PROBLEM DETAILS: List every line in this data where the string "frame" occurs.

---------- SUPPLIED RECORDS

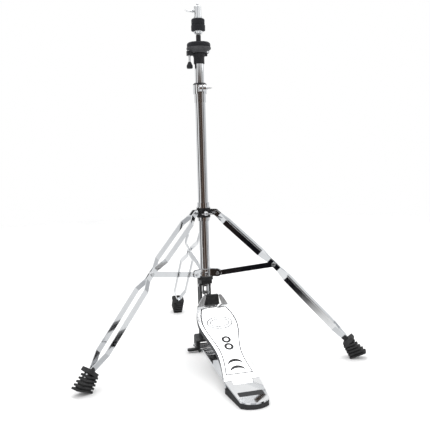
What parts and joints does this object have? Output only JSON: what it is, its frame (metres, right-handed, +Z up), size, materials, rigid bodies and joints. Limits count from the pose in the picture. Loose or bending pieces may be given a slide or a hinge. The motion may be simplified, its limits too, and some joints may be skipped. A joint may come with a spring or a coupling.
{
  "type": "hi-hat stand",
  "caption": "Folding hi-hat stand with a tripod base, pedal, pull rod with clutch, and a tilting cymbal seat on a height tube.",
  "frame": {"origin": "on the floor at the shaft's axis, on the underside of the yoke's shoe", "axes": "+Z up along the shaft, -Y along the pedal towards the heel, +X to the right as the player looks along +Y"},
  "size_m": [0.7016, 0.7795, 0.866],
  "materials": {
    "chrome": "polished chrome plate",
    "plated_steel": "bright zinc and chrome plate",
    "dark_steel": "oiled dark steel",
    "black_paint": "satin black powder coat",
    "black_plastic": "moulded black nylon",
    "grey_plastic": "moulded dark grey plastic",
    "black_felt": "pressed black felt",
    "rubber": "moulded black rubber"
  },
  "bodies": {
    "stand": {"lower_tube": "chrome", "clamp_sleeve": "chrome", "height_clamp": "chrome", "height_bush": "black_plastic", "lower_collar": "chrome", "lower_collar_screw": "plated_steel", "brace_pins": "plated_steel", "yoke": "black_paint", "yoke_bolt": "chrome", "rod_guide": "black_plastic", "return_spring": "dark_steel", "anchor_rods": "chrome", "base_plate": "chrome", "heel_plate": "chrome", "heel_badge": "black_plastic", "heel_pad": "rubber", "heel_pin": "plated_steel"},
    "height_tube": {"upper_tube": "chrome", "seat_base": "black_plastic", "seat_post": "black_plastic", "seat_hinge_pin": "chrome"},
    "seat_cup": {"seat_cup": "grey_plastic", "seat_felt": "black_felt"},
    "tilt_screw": {"tilt_screw": "chrome", "tilt_knob": "black_plastic"},
    "pull_rod": {"pull_rod": "plated_steel", "spring_stop": "plated_steel", "rod_clevis": "plated_steel", "clevis_pin": "plated_steel"},
    "clutch": {"clutch_body": "chrome", "clutch_sleeve": "chrome", "clutch_lock_nut": "chrome", "upper_felt": "black_felt", "lower_felt": "black_felt", "clutch_nut": "chrome"},
    "clutch_screw": {"clutch_screw": "chrome"},
    "chain": {"chain_plates": "dark_steel", "chain_pins": "plated_steel", "chain_rollers": "dark_steel"},
    "footboard": {"footboard": "chrome", "footboard_inlay": "black_plastic", "toe_bracket": "black_paint"},
    "height_screw": {"height_screw": "chrome"},
    "lock_lever": {"lock_lever": "black_paint"},
    "tripod_collar": {"collar_body": "black_paint", "collar_rings": "chrome", "collar_pins": "plated_steel"},
    "collar_screw": {"collar_screw": "chrome"},
    "leg_left": {"leg_left": "chrome", "leg_rivets_left": "plated_steel", "foot_left": "rubber"},
    "brace_left": {"brace_left": "chrome"},
    "leg_right": {"leg_right": "chrome", "leg_rivets_right": "plated_steel", "foot_right": "rubber"},
    "brace_right": {"brace_right": "chrome"},
    "leg_back": {"leg_back": "chrome", "leg_rivets_back": "plated_steel", "foot_back": "rubber"},
    "brace_back": {"brace_back": "chrome"}
  },
  "joints": [
    {"name": "collar_slide", "type": "slide", "parent": "stand", "child": "tripod_collar", "axis": [0, 0, 1], "range_m": [0, 0.18151]},
    {"name": "leg_left_fold", "type": "hinge", "parent": "tripod_collar", "child": "leg_left", "pos_m": [-0.02685, -0.0155, 0.3576], "axis": [0.5, -0.866, 0], "range_deg": [0, 40.2]},
    {"name": "brace_left_fold", "type": "hinge", "parent": "stand", "child": "brace_left", "pos_m": [-0.02858, -0.0165, 0.201], "axis": [-0.5, 0.866, 0], "range_deg": [0, 69.83]},
    {"name": "leg_right_fold", "type": "hinge", "parent": "tripod_collar", "child": "leg_right", "pos_m": [0.02685, -0.0155, 0.3576], "axis": [0.5, 0.866, 0], "range_deg": [0, 40.2]},
    {"name": "brace_right_fold", "type": "hinge", "parent": "stand", "child": "brace_right", "pos_m": [0.02858, -0.0165, 0.201], "axis": [-0.5, -0.866, 0], "range_deg": [0, 69.83]},
    {"name": "leg_back_fold", "type": "hinge", "parent": "tripod_collar", "child": "leg_back", "pos_m": [0, 0.031, 0.3576], "axis": [-1, 0, 0], "range_deg": [0, 40.2]},
    {"name": "brace_back_fold", "type": "hinge", "parent": "stand", "child": "brace_back", "pos_m": [0, 0.033, 0.201], "axis": [1, 0, 0], "range_deg": [0, 69.83]},
    {"name": "height_slide", "type": "slide", "parent": "stand", "child": "height_tube", "axis": [0, 0, 1], "range_m": [-0.034, 0]},
    {"name": "seat_tilt", "type": "hinge", "parent": "height_tube", "child": "seat_cup", "pos_m": [0.0205, 0, 0.75], "axis": [0, 1, 0], "range_deg": [0, 4]},
    {"name": "tilt_screw_turn", "type": "hinge", "parent": "height_tube", "child": "tilt_screw", "pos_m": [-0.024, 0, 0.73], "axis": [0, 0, 1], "range_deg": [0, 1400.5]},
    {"name": "footboard_hinge", "type": "hinge", "parent": "stand", "child": "footboard", "pos_m": [0, -0.2912, 0.0185], "axis": [-1, 0, 0], "range_deg": [0, 3.25]},
    {"name": "rod_slide", "type": "slide", "parent": "stand", "child": "pull_rod", "axis": [0, 0, -1], "range_m": [0, 0.0165], "stiffness_N_per_m": 700, "springref_m": -0.035, "deforming": ["return_spring"]},
    {"name": "chain_swing", "type": "hinge", "parent": "pull_rod", "child": "chain", "pos_m": [0, 0, 0.15], "axis": [1, 0, 0], "range_deg": [0, 12.59]},
    {"name": "clutch_slide", "type": "slide", "parent": "pull_rod", "child": "clutch", "axis": [0, 0, 1], "range_m": [0, 0.01]},
    {"name": "clutch_screw_turn", "type": "hinge", "parent": "clutch", "child": "clutch_screw", "pos_m": [-0.02, 0, 0.8485], "axis": [-1, 0, 0], "range_deg": [0, 360]},
    {"name": "height_screw_turn", "type": "hinge", "parent": "stand", "child": "height_screw", "pos_m": [0.01, -0.0225, 0.6618], "axis": [1, 0, 0], "range_deg": [0, 360]},
    {"name": "collar_screw_turn", "type": "hinge", "parent": "tripod_collar", "child": "collar_screw", "pos_m": [0, -0.03, 0.355], "axis": [0, -1, 0], "range_deg": [0, 360]},
    {"name": "lock_lever_turn", "type": "hinge", "parent": "stand", "child": "lock_lever", "pos_m": [-0.031, -0.015, 0.019], "axis": [-1, 0, 0], "range_deg": [0, 75]}
  ],
  "couplings": [
    {"joint": "leg_left_fold", "follows": "collar_slide", "rad_per_m": 3.8641},
    {"joint": "brace_left_fold", "follows": "collar_slide", "rad_per_m": 6.7139},
    {"joint": "leg_right_fold", "follows": "collar_slide", "rad_per_m": 3.8641},
    {"joint": "brace_right_fold", "follows": "collar_slide", "rad_per_m": 6.7139},
    {"joint": "leg_back_fold", "follows": "collar_slide", "rad_per_m": 3.8641},
    {"joint": "brace_back_fold", "follows": "collar_slide", "rad_per_m": 6.7139},
    {"joint": "tilt_screw_turn", "follows": "seat_tilt", "ratio": 350},
    {"joint": "rod_slide", "follows": "footboard_hinge", "m_per_rad": 0.2907},
    {"joint": "chain_swing", "follows": "footboard_hinge", "ratio": 3.8672}
  ]
}
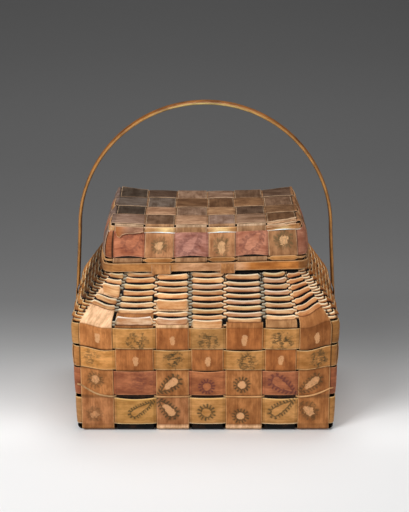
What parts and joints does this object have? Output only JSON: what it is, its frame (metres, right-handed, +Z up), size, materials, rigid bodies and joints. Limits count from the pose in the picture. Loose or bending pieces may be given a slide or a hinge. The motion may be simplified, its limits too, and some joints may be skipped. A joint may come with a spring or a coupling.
{
  "type": "lidded basket",
  "caption": "Plaited wood-splint basket with a rectangular body, a slanting shoulder, a box-shaped lift-off lid and a tall fixed hoop handle, for storing and carrying household goods.",
  "frame": {"origin": "middle of the underside, on the surface that the basket stands on", "axes": "+Z up, +X to the right seen from the front, and the front faces -Y"},
  "size_m": [0.3956, 0.252, 0.4692],
  "materials": {
    "tan_stake_splint": "bare hand-split wood, aged tan, satin",
    "yellow_splint": "yellow-stained split wood, satin, with stamped dark motifs",
    "red_splint": "faded red-stained split wood, satin, with stamped dark motifs",
    "undyed_splint": "undyed narrow split wood, light tan, satin",
    "dark_lid_splint": "worn dark split wood, matte to satin",
    "hoop_wood": "shaved wood, honey brown, satin",
    "handle_wood": "bent wood polished by use, brown with dark edges"
  },
  "bodies": {
    "basket": {"front_back_stake_1": "tan_stake_splint", "front_back_stake_2": "tan_stake_splint", "front_back_stake_3": "tan_stake_splint", "front_back_stake_4": "tan_stake_splint", "front_back_stake_5": "tan_stake_splint", "front_back_stake_6": "tan_stake_splint", "front_back_stake_7": "tan_stake_splint", "side_stake_1": "tan_stake_splint", "side_stake_2": "tan_stake_splint", "side_stake_3": "tan_stake_splint", "side_stake_4": "tan_stake_splint", "side_stake_5": "tan_stake_splint", "bottom_yellow_weft": "yellow_splint", "binder_weft": "tan_stake_splint", "red_weft": "red_splint", "lower_narrow_weft": "yellow_splint", "upper_narrow_weft": "yellow_splint", "shoulder_weft_01": "undyed_splint", "shoulder_weft_02": "undyed_splint", "shoulder_weft_03": "undyed_splint", "shoulder_weft_04": "undyed_splint", "shoulder_weft_05": "undyed_splint", "shoulder_weft_06": "undyed_splint", "shoulder_weft_07": "undyed_splint", "shoulder_weft_08": "undyed_splint", "shoulder_weft_09": "undyed_splint", "shoulder_weft_10": "undyed_splint", "shoulder_weft_11": "undyed_splint", "shoulder_weft_12": "undyed_splint", "shoulder_weft_13": "undyed_splint", "shoulder_weft_14": "undyed_splint", "shoulder_weft_15": "undyed_splint", "shoulder_weft_16": "undyed_splint", "shoulder_weft_17": "undyed_splint", "shoulder_weft_18": "undyed_splint", "neck_outer_hoop": "hoop_wood", "neck_inner_hoop": "hoop_wood", "handle": "handle_wood"},
    "lid": {"lid_front_back_splint_1": "dark_lid_splint", "lid_front_back_splint_2": "dark_lid_splint", "lid_front_back_splint_3": "dark_lid_splint", "lid_front_back_splint_4": "dark_lid_splint", "lid_front_back_splint_5": "dark_lid_splint", "lid_front_back_splint_6": "dark_lid_splint", "lid_side_splint_1": "dark_lid_splint", "lid_side_splint_2": "dark_lid_splint", "lid_side_splint_3": "dark_lid_splint", "lid_side_splint_4": "dark_lid_splint", "lid_edge_weft": "yellow_splint", "lid_red_weft": "red_splint", "lid_lower_weft": "yellow_splint", "lid_rim_outer_hoop": "hoop_wood", "lid_rim_inner_hoop": "hoop_wood"}
  },
  "joints": [
    {"name": "lid_lift", "type": "slide", "parent": "basket", "child": "lid", "axis": [0, 0, 1], "range_m": [0, 0.085]}
  ]
}
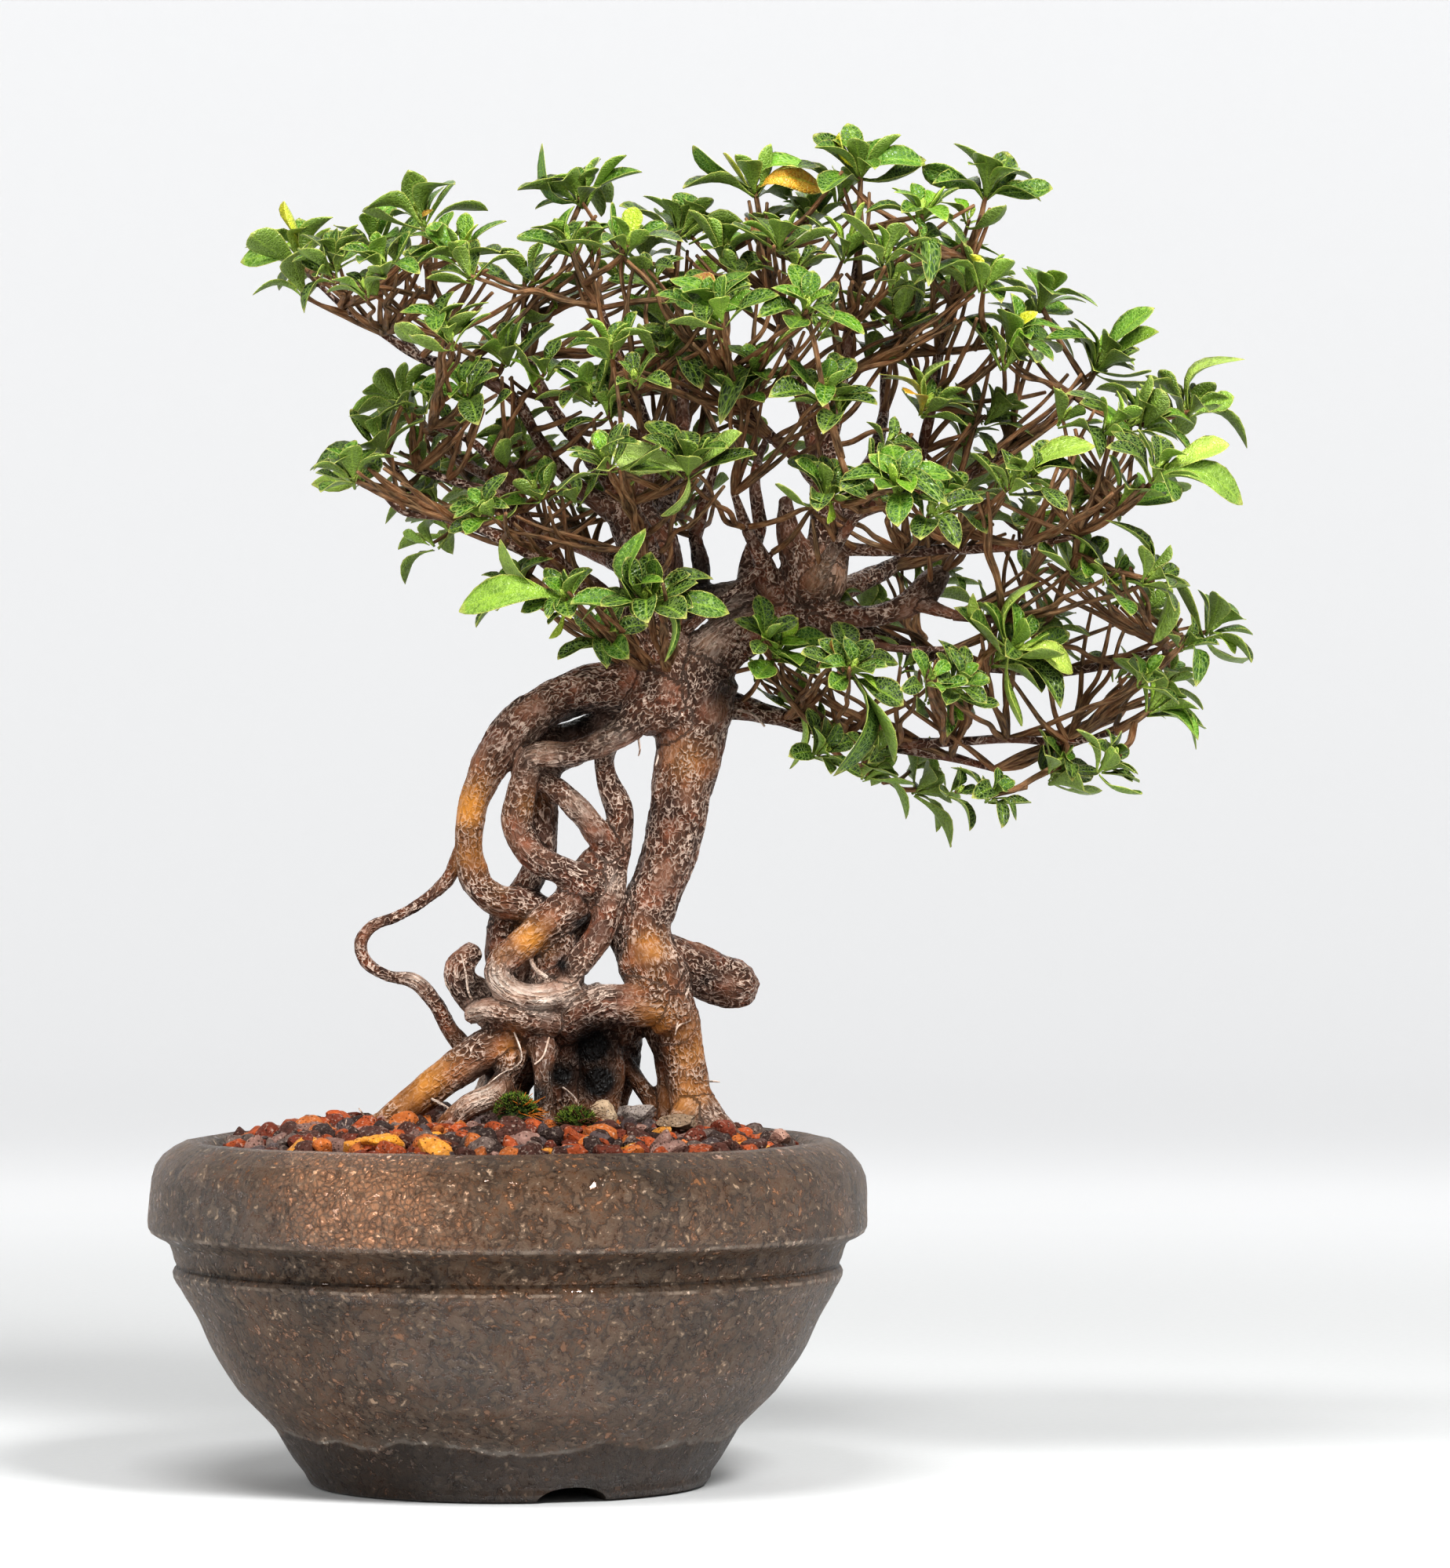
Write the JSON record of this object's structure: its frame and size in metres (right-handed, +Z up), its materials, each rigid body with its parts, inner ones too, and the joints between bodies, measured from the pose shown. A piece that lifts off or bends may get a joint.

--------------------

RESPONSE TO THIS EXERCISE:
What parts and joints does this object have? Output only JSON: what it is, its frame (metres, right-handed, +Z up), size, materials, rigid bodies and joints. Limits count from the pose in the picture. Loose or bending pieces may be given a slide or a hinge. The motion may be simplified, its limits too, and some joints may be skipped. A joint may come with a spring or a coupling.
  "frame": {"origin": "on the floor at the shaft's axis, on the underside of the yoke's shoe", "axes": "+Z up along the shaft, -Y along the pedal towards the heel, +X to the right as the player looks along +Y"},
What parts and joints does this object have? Output only JSON: what it is, its frame (metres, right-handed, +Z up), size, materials, rigid bodies and joints. Limits count from the pose in the picture. Loose or bending pieces may be given a slide or a hinge. The motion may be simplified, its limits too, and some joints may be skipped. A joint may come with a spring or a coupling.
  "frame": {"origin": "middle of the underside, on the surface that the basket stands on", "axes": "+Z up, +X to the right seen from the front, and the front faces -Y"},
Write the JSON record of this object's structure: its frame and size in metres (right-handed, +Z up), its materials, each rigid body with its parts, inner ones too, and the joints between bodies, measured from the pose shown. A piece that lifts off or bends may get a joint.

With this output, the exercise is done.